Moreover, when analyzing some recent developments in the product line, “Spectacles” was kind of cool, but what else is on the table that can keep a “camera company” afloat when we look at the advancements of the imaging technology embedded in our phones or, in a more sophisticated scenario, all the mixed reality headsets that are becoming available? In the same fashion, “Stories”, released last August, extended the usability, improved user experience and potentially reduced churn, but it was not enough to drive customer acquisition at the levels accomplished during the second quarter of the year. Or to put the competition into a halt. In fact, some say that the fact that Facebook cloned the feature shortly after, accelerated Snap’s IPO process, which makes me believe that a durable competitive advantage or a unique business model, different from other social media channels, were not strong assets to compound $ 28bn, as well.


So, with all that laid out, the hope relies on an active governance model where investors may have a say to put the business back on track (not that I agree that this is always the truth, but I will leave it at ease for now). On governance, Snap’s founders have full control of the company, regardless of their role or if they are active or nonactive, and investors have no voting rights in any shape or form. Commonly, this structure would not get a green colored checkmark in a public offer scoreboard and there is no known reason to color code this characteristic in a different way in this case. The only reason for this optimistic valuation is the hope of investors that Snap can offer an alternative to FB's and Google's ad empire, which now, as a second thought, I have to admit that looks sexy in a "medium is the message" way. But this is a promise. A very long bet. And to apply the potential value per user attributed to established social media companies to get to an enterprise value is to say the least a bold move.

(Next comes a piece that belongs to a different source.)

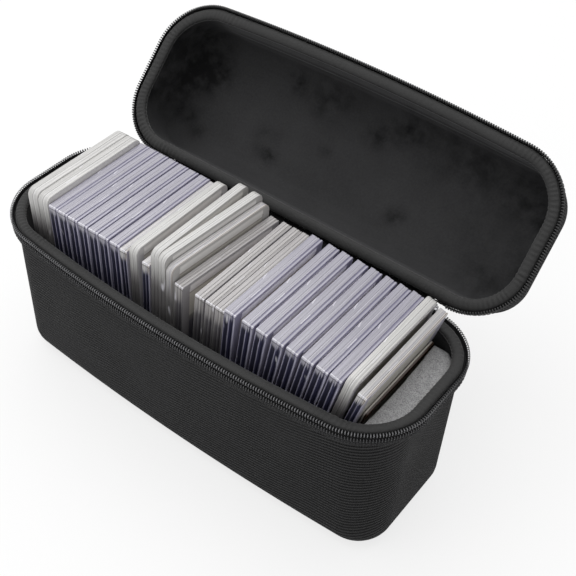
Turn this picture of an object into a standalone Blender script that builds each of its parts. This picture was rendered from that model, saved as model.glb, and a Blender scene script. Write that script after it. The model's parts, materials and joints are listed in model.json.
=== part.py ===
# Zippered hard case for graded cards, open, with its row of slabs and a foam end block.
# Metres, +Z up. X runs along the case and +Y points to the hinge side.
# The origin is on the floor, under the middle of the base rim.

import math
from collections import namedtuple

import bmesh
import bpy

# Slabs: the common width and height, and how each kind of holder departs from them
SLAB_WIDTH = 0.0820
SLAB_HEIGHT = 0.1300
WHITE_THICKNESS = 0.0084
WHITE_TALLER = 0.0035
CLEAR_THICKNESS = 0.0076
CLEAR_TALLER = 0.0005
NARROW_THICKNESS = 0.0054
NARROW_SHORTER = 0.0005
FROSTED_THICKNESS = 0.0061
FROSTED_TALLER = 0.0055
TALL_THICKNESS = 0.0055
TALL_TALLER = 0.0130
MIDDLE_THICKNESS = 0.0050
MIDDLE_TALLER = 0.0080
GREY_THICKNESS = 0.0063
GREY_SHORTER = 0.0015
SLEEVE_THICKNESS = 0.0018
SLEEVE_NARROWER = 0.0120
SLEEVE_SHORTER = 0.0260
SLEEVE_SHIFT = 0.0040
ROUND_CORNER = 0.0050
CLOSE_CORNER = 0.0033
SLEEVE_CORNER = 0.0020

# Slab edges: bevel, weld groove between the two halves, and the window set into each face
SLAB_BEVEL = 0.0005
WELD_GROOVE_HALF_WIDTH = 0.0004
WELD_GROOVE_DEPTH = 0.0004
WINDOW_FRAME = 0.0050
WINDOW_DEPTH = 0.0004
SLEEVE_FRAME = 0.0025
SLEEVE_WINDOW_DEPTH = 0.0002

# Spaces that the contents leave in the case
ROW_GAP = 0.0003
LEFT_SPACE = 0.0237
SLAB_BACK_SPACE = 0.0004
SLAB_FRONT_SPACE = 0.0006
SLAB_STAND = 0.0013
FOAM_THICKNESS = 0.0201
FOAM_TOP_DROP = 0.0105
FOAM_BACK_SPACE = 0.0053
FOAM_HOLLOW = 0.0020
FOAM_GAP = 0.0007

# Walls of both halves
GAP = 0.0003
SHELL_WALL = 0.0022
LINING_WALL = 0.0012
BODY_INSET = 0.0026

# Rim: the offsets run outwards from the groove between the band and the zip
RIM_CORNER_R = 0.0345
BAND_WIDTH = 0.0065
BAND_HEIGHT = 0.0030
BAND_CROWN = 0.0008
GROOVE_HALF_WIDTH = 0.0005
FLANGE_OUT = 0.0007
FLANGE_HEIGHT = 0.0072
FLANGE_CHAMFER = 0.0010
TAPE_OFFSET = 0.0010
TAPE_THICKNESS = 0.0008
TAPE_DROP = 0.0110
TEETH_WIDTH = 0.0016
TEETH_RISE = 0.0008
TEETH_HEIGHT = 0.0017
TEETH_CHAMFER = 0.0005

# Base and lid as moulded: depth, draft, corner and edge radii, bow of the long front side
BASE_DEPTH = 0.1155
BASE_DRAFT = 0.0023
BASE_CORNER_TOP_R = 0.0280
BASE_CORNER_LOW_R = 0.0210
BASE_EDGE_R = 0.0137
BASE_BOW = 0.0110
LID_DEPTH = 0.0485
LID_DRAFT = 0.0010
LID_CORNER_TOP_R = 0.0270
LID_CORNER_LOW_R = 0.0250
LID_EDGE_R = 0.0175
LID_BOW = 0.0060
LOW_BOW_SHARE = 0.5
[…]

I guess my point is: I totally get that 2016 was a dry year for public tech IPOs’ and after AppDynamics was acquired by Cisco, right before the public offer, the market had nothing else to bet on rather than Snap, given the slew rate of “private IPOs” driven by increased investment from hedge funds, mutual funds and corporates. But having said that, does that justify this $ 28 bn enterprise value? This represents almost 59 times Snap’s current sales. In comparison, Facebook was negotiated at 28 times and Microsoft at 3.7 times its revenue on their debuts.


You can call me old fashioned, but despite being a true fan of the "increasing returns theory" coined by W. Brian Arthur and of the goodies of a platform economy, I am very sympathetic of the brick and mortar valuation where profits and sustainability of the business were the main factors driving market cap.


There is a controversial Scottish tale that says that Unicorns became the national animal after the king’s last lion died and could not be replaced. Well, as you may know, Unicorns don’t die. But perhaps now you have a hint about how they are born: in our ability to create myths. 28Bn ones.